Bridging the gender gap in Mexico

Addressing market inefficiencies with a gendered lens aids unbiased decision-making

Incorporating a gender perspective in economic research has become essential in understanding macroeconomic variables. Differences in labour participation, income, access to credit, consumption patterns and the allocation of time to unpaid activities between women and men generate aggregate effects that directly impact growth, productivity, price formation and the transmission of monetary policy.

While such analyses may seem removed from traditional central bank functions, they are crucial for evaluating how various shocks affect households. This is critical for understanding price dynamics and its distributional effects. Since 2018, Banco de México has integrated an ‘equality and non-discrimination perspective’ into its research agenda, fostering research as a public good and providing rigorous evidence to broaden the collective understanding of the economy’s structural challenges.

By explicitly accounting for the distinct realities of women and men, this represents a fundamental shift in addressing public problems. It allows us to pinpoint specific inequality gaps, as well as to design evidence-based actions aimed at eliminating structural barriers that hinder full economic participation. In recent years, three areas within this agenda stand out: the labour market, the credit market and inflation.

Post-pandemic

In labour matters, following the Covid-19 pandemic shutdown, job recovery was slower for women. By December 2020, 81% of jobs lost by men had been recovered, whereas for women, the rate stood at 68%. This disparity was driven by the impact on female-intensive sectors and the prolonged closure of schools and childcare centres throughout 2020. Specifically, among the 25-to-54 age group, the proportion of women dedicated exclusively to household work increased most among those with at least two children, showing a direct relationship between motherhood and remaining outside the labour market.

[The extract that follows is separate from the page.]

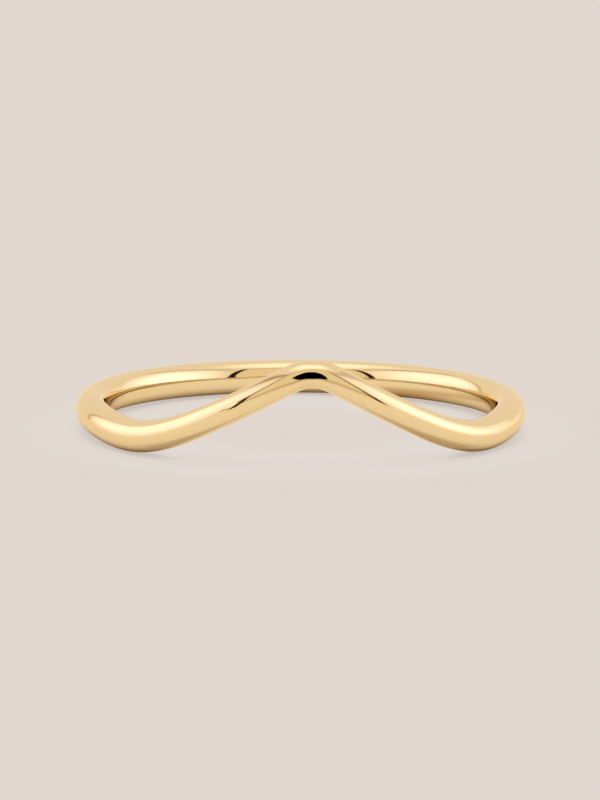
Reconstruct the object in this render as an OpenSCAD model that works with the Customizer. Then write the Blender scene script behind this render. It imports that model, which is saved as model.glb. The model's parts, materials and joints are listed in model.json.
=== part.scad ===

Motherhood highlights a salient characteristic of the Mexican labour market: the disproportionate burden of unpaid work. According to the most recent National Survey of Care System, 87% of primary caregivers in Mexico are women, assuming up to 96% of the responsibility for children aged zero to five, which explains why female employment took longer to recover and underlies why female labour participation in Mexico has historically not exceeded 50%.

Research also shows that women are 10% less likely than men to obtain salaried employment in Mexico, partly due to biases in job offers. Regional inequality is also evident: between 2019 and 2023, the wage gap reached 15% in the north and 10% in the north-central region. Although the gap is lower in the south (6%), this region presents the greatest disparity in job offers, where women are 13.4% less likely to receive one. This barrier is a primary cause of lower economic autonomy and the financial inclusion gap.

Disparities persist

In the credit market, research shows that, under similar conditions, women have lower default rates but face higher costs and smaller loan amounts. Female entrepreneurs receive 23% lower loan amounts but pay interest rates 1.4 percentage points higher than men. These differences persist even when controlling for objective risk factors, indicating that these gaps are largely explained by gender-related biases and suggesting an inefficient allocation from a risk-profile perspective.

Regarding inflation, it has been found that it affects to a lesser extent those households where women’s contribution to family income is higher. When the female contribution exceeds 40%, the increase in the cost of the consumption basket tends to be lower, possibly due to greater diversification in purchasing patterns.

Likewise, research demonstrates that, during crises, women’s control over family resources tends to decline, especially in households with children. This reduction in decision-making power limits the ability to execute optimal consumption strategies against inflation. Therefore, the resilience of family spending depends on the preservation of female economic autonomy, which acts as a protective mechanism for the family unit during periods of volatility.

The empirical evidence derived from Banco de México’s research shows that incorporating a gender dimension is essential for unbiased decision-making and for addressing the market inefficiencies that inequality reproduces. As long as gender gaps persist, it will remain critical for the central bank to enhance economic diagnosis, strengthen risk analysis and understand the distributional effects of monetary  policy across the population.

Galia Borja Gómez is Deputy Governor of Banco de México.

This article featured in OMFIF’s Gender Balance Index 2026.